What do You think about The Ice Storm (2002)?

This is a book about sexual depravity and complete isolation in a crowded room, so to speak. I really wanted to love this book. Perhaps, in another life or at a different time in my life, I might have. I just could not. I choose this book because I felt that being born and raised in Connecticut and growing up in the seventies, I might've been able to relate to it somehow but, nope...I couldn't relate to any of it. Probably because I grew up on the other side of the state. The blue-collar side of CT, I did not know any WASP's and the only parties my mother went to were Tupperware or Princess House crystal parties. Well, having said all that, Moody is a witty writer and has incredibly gifted logic however, he goes off on unbearably long tangents that left me bleary-eyed and frankly quite exhausted. Every character is superbly flawed and isolated and Moody definitely creates a cold atmosphere making the setting and literal climate of the book, spot on. I didn't hate it. I certainly didn't love it.
—Deana

The American literati bristled last year when one of the Nobel Prize bigwigs said the country’s writers were too entangled with their own mass culture to get close to a new Nobel in Literature. I don’t think that’s entirely true, but after reading "The Ice Storm" I have to say I suspect the Swedish bigwig was reading Rick Moody. Not that I didn’t like the book. But having been alive and fully conscious in the 1970’s, I knew the dozens of TV shows and pop songs Moody referenced. To be honest, the ‘70’s have always struck me as somewhat grotesque, and now I’m sure. I also dislike the state of Connecticut. Yes, unhappy marriages and adolescent anxiety are universals, but would you be able to enjoy this book if you weren’t of a certain age, and accidentally American? I’d be interested to know. I guess you could accuse Don DeLillo’s “White Noise” of the same kind of thing, but its sinister appeal is wider and it is less anchored to American icons, in my opinion. Considering the number of hard-ons I had to read to the end in "The Ice Storm," I was glad I was born a girl and not a boy. Anyway, the writing is good, the story has its hooks and the last 85 pages or so of this book were just terrific. Does that make it worth it? Yes, though I could imagine a lot of non-North Americans getting frustrated by the cultural allusions.My step-mother tells me to try "Purple America," and I’m going to think about that.
—S.

I remember hating this book when I read it, and I don't usually hate books.

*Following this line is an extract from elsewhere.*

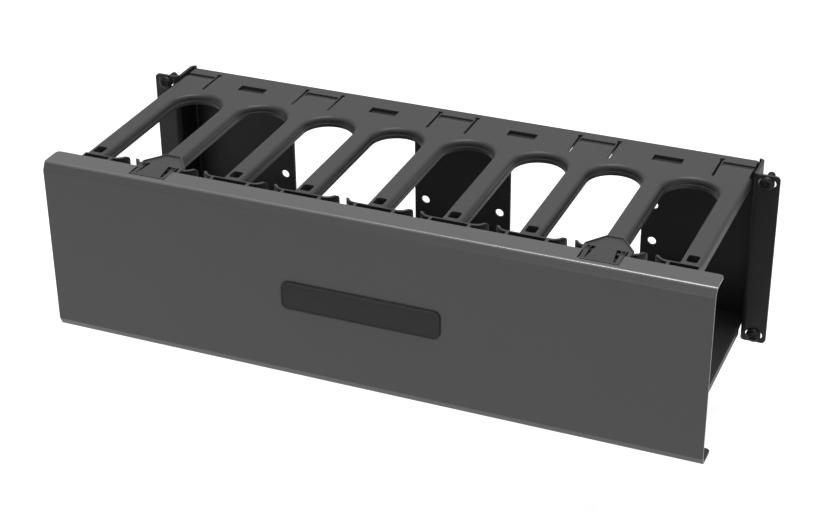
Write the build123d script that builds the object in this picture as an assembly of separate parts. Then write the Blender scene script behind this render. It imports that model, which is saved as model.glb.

It was part of my honors in creative writing group study--my two partners and I each had to assign each other reading related to what we were writing. I read it over Thanksgiving break and found so depressing I could barely stand to keep reading--maybe it was that it takes place where I grew up. When we discussed it after the break, I was surprised to hear they thought the book was funny. Odd how the same book can be interpreted in such different ways.